(Task statement): Go over the listing below line by line and tally those containing "bends". Give only the tally.

(Task material):
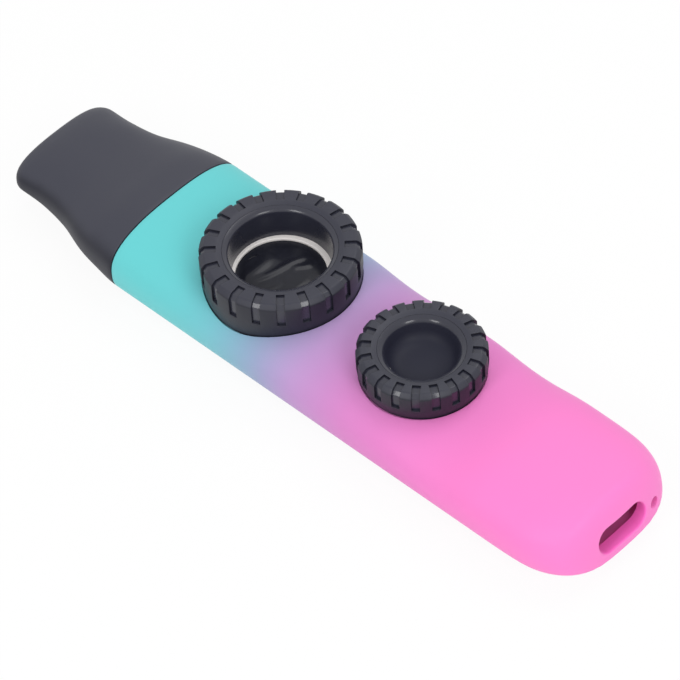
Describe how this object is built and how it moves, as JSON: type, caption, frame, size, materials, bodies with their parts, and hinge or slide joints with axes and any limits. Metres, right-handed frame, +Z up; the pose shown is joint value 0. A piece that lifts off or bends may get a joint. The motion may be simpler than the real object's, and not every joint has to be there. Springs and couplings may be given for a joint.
{
  "type": "kazoo",
  "caption": "Flat plastic kazoo with a duckbill mouthpiece, a screw-on ribbed membrane cap, a ribbed tone knob and a long round sound opening in its domed end.",
  "frame": {"origin": "under the middle of the length, on the flat face that the kazoo rests on", "axes": "+X along the body from the mouthpiece to the sound opening, +Z up out of the membrane cap, +Y to the side of the lanyard hole"},
  "size_m": [0.1368, 0.032, 0.0211],
  "materials": {
    "body_paint": "soft-touch paint that fades from turquoise through lilac to pink along the body",
    "satin_black": "satin moulded black",
    "seal_rubber": "dull rubber",
    "gloss_black": "glossy moulded black",
    "film": "thin wrinkled glossy film",
    "white_ring": "off-white satin",
    "sleeve_black": "satin black tread sleeve"
  },
  "bodies": {
    "case": {"body_shell": "body_paint", "membrane_collar": "gloss_black", "membrane_gasket": "seal_rubber", "membrane_film": "film", "valve_collar": "gloss_black"},
    "mouthpiece": {"mouthpiece": "satin_black", "mouthpiece_seal": "seal_rubber"},
    "slip_ring": {"membrane_ring": "white_ring"},
    "cap": {"cap_hub": "gloss_black", "cap_sleeve": "sleeve_black"},
    "valve": {"valve_plug": "white_ring", "valve_washer": "seal_rubber"},
    "knob": {"knob_hub": "gloss_black", "knob_sleeve": "sleeve_black"}
  },
  "joints": [
    {"name": "mouthpiece_pull", "type": "slide", "parent": "case", "child": "mouthpiece", "axis": [-1, 0, 0], "range_m": [0, 0.014]},
    {"name": "cap_rise", "type": "slide", "parent": "case", "child": "slip_ring", "axis": [0, 0, 1], "range_m": [0, 0.00751]},
    {"name": "cap_turn", "type": "hinge", "parent": "slip_ring", "child": "cap", "pos_m": [-0.01095, 0, 0.018], "axis": [0, 0, 1], "range_deg": [0, 1080]},
    {"name": "valve_rise", "type": "slide", "parent": "case", "child": "valve", "axis": [0, 0, 1], "range_m": [0, 0.00226]},
    {"name": "knob_turn", "type": "hinge", "parent": "valve", "child": "knob", "pos_m": [0.02245, 0, 0.017], "axis": [0, 0, 1], "range_deg": [0, 540]}
  ],
  "couplings": [
    {"joint": "cap_rise", "follows": "cap_turn", "m_per_rad": 0.00039789},
    {"joint": "valve_rise", "follows": "knob_turn", "m_per_rad": 0.00023873}
  ]
}
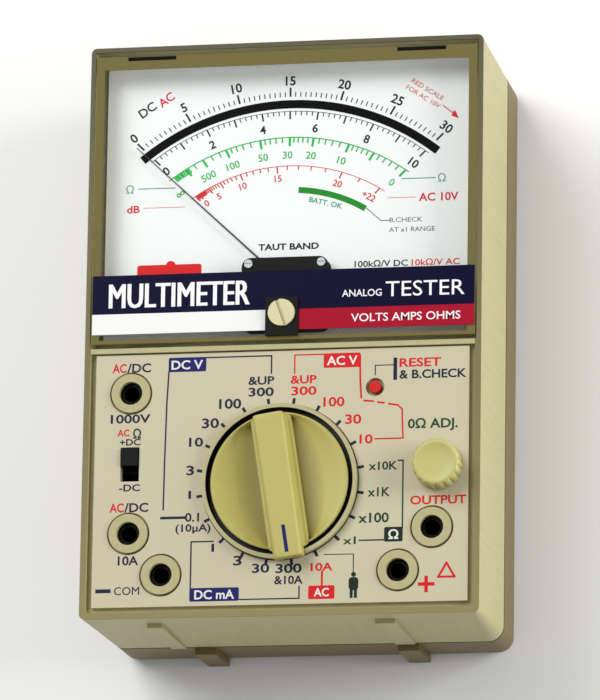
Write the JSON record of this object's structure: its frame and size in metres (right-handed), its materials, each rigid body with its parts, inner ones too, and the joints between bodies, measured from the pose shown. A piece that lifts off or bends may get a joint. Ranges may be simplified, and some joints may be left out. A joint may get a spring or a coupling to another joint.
{
  "type": "analog multimeter",
  "caption": "Hand-held pointer multimeter with a rotary range switch, sunk jack sockets, ohm adjuster, reset button and slide switch.",
  "frame": {"origin": "middle of the rear face, on which the meter lies", "axes": "+X to the right of the panel, +Y up the panel, +Z out of the front"},
  "size_m": [0.1046, 0.1554, 0.0633],
  "materials": {
    "case_abs": "moulded ABS, fine spark-eroded grain",
    "panel_print": "printed plate, satin",
    "clear_cover": "clear moulded plastic",
    "band_print": "screen printed, gloss",
    "black_plastic": "moulded, satin",
    "dial_paint": "printed aluminium, matt white",
    "mirror_foil": "dark bright foil",
    "pointer_paint": "matt black",
    "knob_abs": "moulded ABS, satin",
    "screw_cream": "moulded, satin",
    "red_plastic": "moulded, gloss",
    "nickel": "nickel plated brass",
    "brass": "turned brass",
    "zinc_steel": "zinc plated steel",
    "soft_iron": "bright soft iron",
    "magnet": "ground magnet alloy",
    "copper_wire": "enamelled copper wire",
    "aluminium": "turned aluminium",
    "bronze": "phosphor bronze strip",
    "spring_steel": "spring steel wire",
    "rotor_plastic": "acetal, natural",
    "pcb": "glass epoxy laminate, green resist",
    "relay_plastic": "moulded, gloss",
    "fuse_glass": "glass tube",
    "resistor_coat": "epoxy coat",
    "cell_label": "plain printed sleeve"
  },
  "bodies": {
    "case": {"front_case": "case_abs", "rear_case": "case_abs", "case_screws": "zinc_steel", "panel_plate": "panel_print", "meter_cover": "clear_cover", "name_band": "band_print", "adjuster_block": "black_plastic", "dial_plate": "dial_paint", "mirror_strip": "mirror_foil", "movement_cap": "black_plastic", "cap_screws": "zinc_steel", "movement_frame": "aluminium", "movement_screws": "zinc_steel", "yoke_ring": "soft_iron", "core_magnet": "magnet", "core_keys": "brass", "front_bridge": "brass", "rear_bridge": "brass", "detent_ring": "rotor_plastic", "potentiometer_body": "zinc_steel", "potentiometer_nut": "nickel", "reset_spring": "spring_steel", "reset_switch_body": "black_plastic", "polarity_switch_body": "zinc_steel", "jack_nuts": "nickel", "circuit_board": "pcb", "board_screws": "zinc_steel", "protection_relay": "relay_plastic", "fuse": "fuse_glass", "fuse_clips": "nickel", "shunt_bar": "copper_wire", "precision_resistors": "resistor_coat", "aa_cells": "cell_label", "battery_9v": "cell_label", "battery_contacts": "nickel", "jack_socket_1": "nickel", "jack_socket_2": "nickel", "jack_socket_3": "nickel", "jack_socket_4": "nickel", "jack_socket_5": "nickel"},
    "range_switch": {"range_knob": "knob_abs", "switch_shaft": "zinc_steel", "shaft_clip": "spring_steel", "switch_rotor": "rotor_plastic", "wiper_contacts": "bronze", "detent_balls": "spring_steel", "detent_springs": "spring_steel"},
    "pointer_unit": {"moving_coil": "copper_wire", "coil_hubs": "aluminium", "pointer": "pointer_paint", "balance_weights": "brass", "taut_bands": "bronze"},
    "zero_lever_unit": {"zero_lever": "brass", "tension_spring": "bronze"},
    "zero_screw_unit": {"zero_adjust_screw": "screw_cream"},
    "ohm_adjust_unit": {"ohm_adjust_knob": "knob_abs", "potentiometer_shaft": "aluminium"},
    "reset_unit": {"reset_button": "red_plastic"},
    "polarity_unit": {"polarity_slider": "black_plastic"}
  },
  "joints": [
    {"name": "range_switch_turn", "type": "hinge", "parent": "case", "child": "range_switch", "pos_m": [0, -0.041, 0.058], "axis": [0, 0, 1], "continuous": true},
    {"name": "zero_adjust_turn", "type": "hinge", "parent": "case", "child": "zero_screw_unit", "pos_m": [0, 0.0032, 0.058], "axis": [0, 0, 1], "range_deg": [-30, 30]},
    {"name": "zero_lever_turn", "type": "hinge", "parent": "case", "child": "zero_lever_unit", "pos_m": [0, 0.0123, 0.0545], "axis": [0, 0, 1], "range_deg": [-3.6, 3.6]},
    {"name": "pointer_swing", "type": "hinge", "parent": "zero_lever_unit", "child": "pointer_unit", "pos_m": [0, 0.0123, 0.052], "axis": [0, 0, -1], "range_deg": [-2, 96], "stiffness_Nm_per_rad": 0.00002},
    {"name": "ohm_adjust_turn", "type": "hinge", "parent": "case", "child": "ohm_adjust_unit", "pos_m": [0.0413, -0.038, 0.058], "axis": [0, 0, 1], "range_deg": [-150, 150]},
    {"name": "reset_press", "type": "slide", "parent": "case", "child": "reset_unit", "axis": [0, 0, -1], "range_m": [0, 0.0015], "stiffness_N_per_m": 150, "springref_m": -0.001, "deforming": ["reset_spring"]},
    {"name": "polarity_slide", "type": "slide", "parent": "case", "child": "polarity_unit", "axis": [0, -1, 0], "range_m": [0, 0.0038]}
  ],
  "couplings": [
    {"joint": "zero_lever_turn", "follows": "zero_adjust_turn", "ratio": 0.1165}
  ]
}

(The response): 2